The name of Constable Ian More MacDonald became the 46th Force member to be added to the RCMP’s Cenotaph at “Depot” Division.
The RCMP makes an ongoing attempt to locate all the final resting places of past members and permanently recognize those who have lost their lives in service to Canada by a marker on their graves through the activity of the RCMP Veteran’s Grave’s Inspection Program.
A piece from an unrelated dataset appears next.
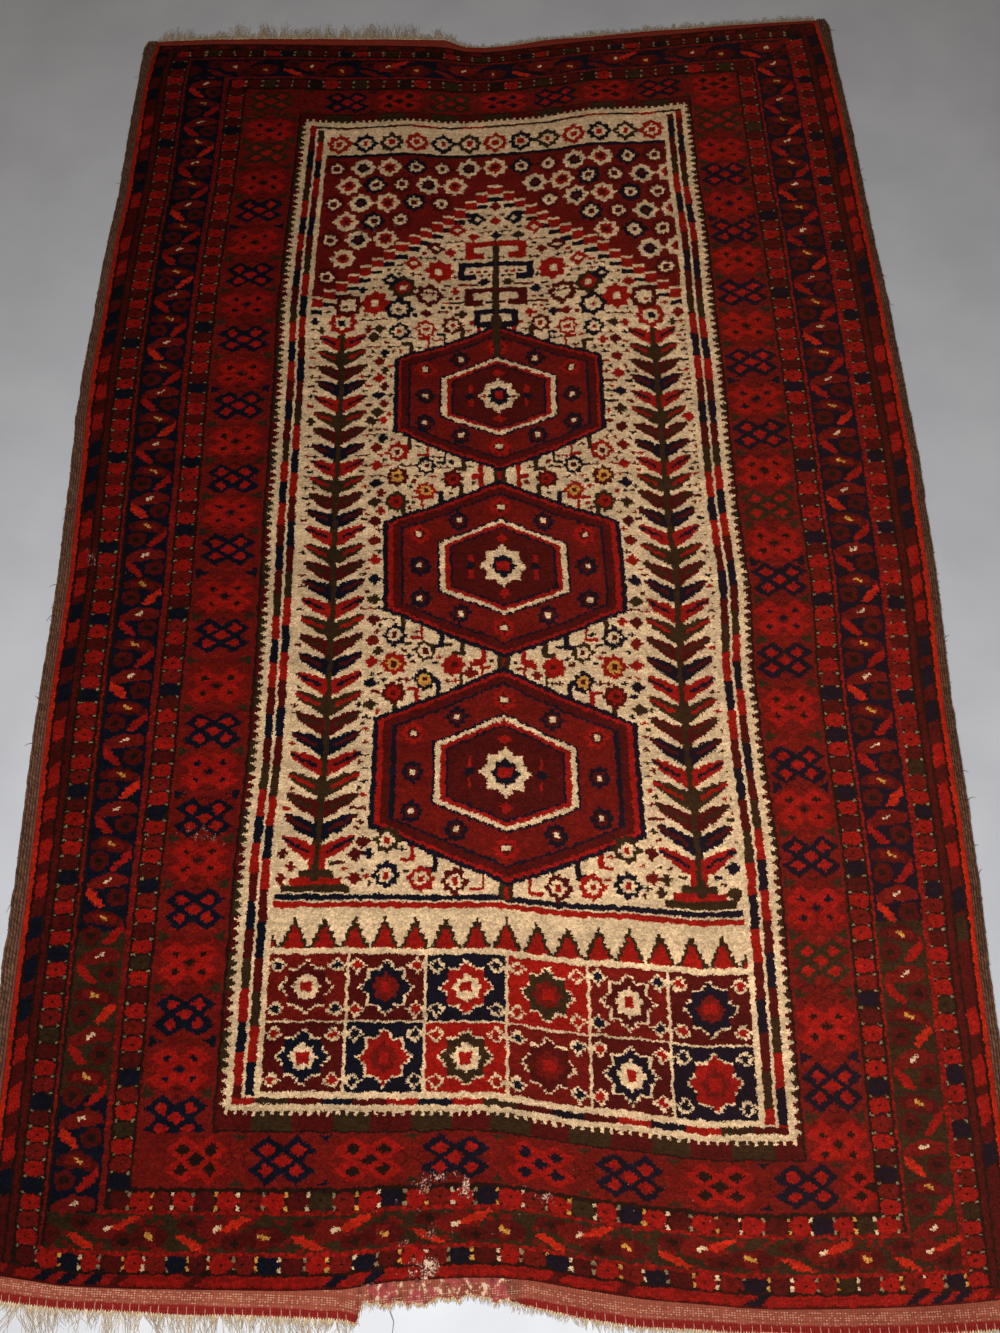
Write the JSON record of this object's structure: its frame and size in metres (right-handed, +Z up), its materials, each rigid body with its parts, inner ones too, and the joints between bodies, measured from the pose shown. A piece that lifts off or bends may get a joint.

A niece of Ian MacDonald, Elizabeth Frank, read about the RCMP Graves Recovery Project in The Chronicle Herald and wrote to retired RCMP officer Tom Lowe requesting a grave marker for her uncle. Lowe’s goal as lead of the project is to log the location of every RCMP grave in Nova Scotia and to assure that the graves are appropriately marked with an RCMP emblem and maintained yearly. Such a marker is to be placed in front of MacDonald’s father’s monument at Hillcrest Cemetery in Lunenburg. RCMP Veterans Tom Lowe and Dick Pulsiver contribute greatly in this initiative.
On August 18, 2017, the Nova Scotia RCMP Veterans Association and “H” Division RCMP held a ceremony in his memory on the anniversary of Constable Ian MacDonald death at his home town in Lunenburg, Nova Scotia. A plaque (shown below) was laid at the foot of the family headstone located in the Lunenburg Hillcrest Cemetery.
Relatives, including Ian Macdonald’s Niece attended and provided family stories of Ian MacDonald’s youth and how his death impacted their family. The family was never provided with any information relating to the investigation into his death nor was there ever any ceremony by the RCMP in his honour. Yesterday’s ceremony was the first.
A particularly interesting and historical information offering was provided by Mrs. Doreen Larsen Riedel, daughter of Superintendent Henry Larsen. She flew in from Ottawa for this event and read from notes prepared by Henry Larsen who was on board the “Maid of Orleans” at the time of Cst. MacDonald’s death.
It was a particularly moving ceremony, especially since it was the only ceremony ever held for Cst. MacDonald.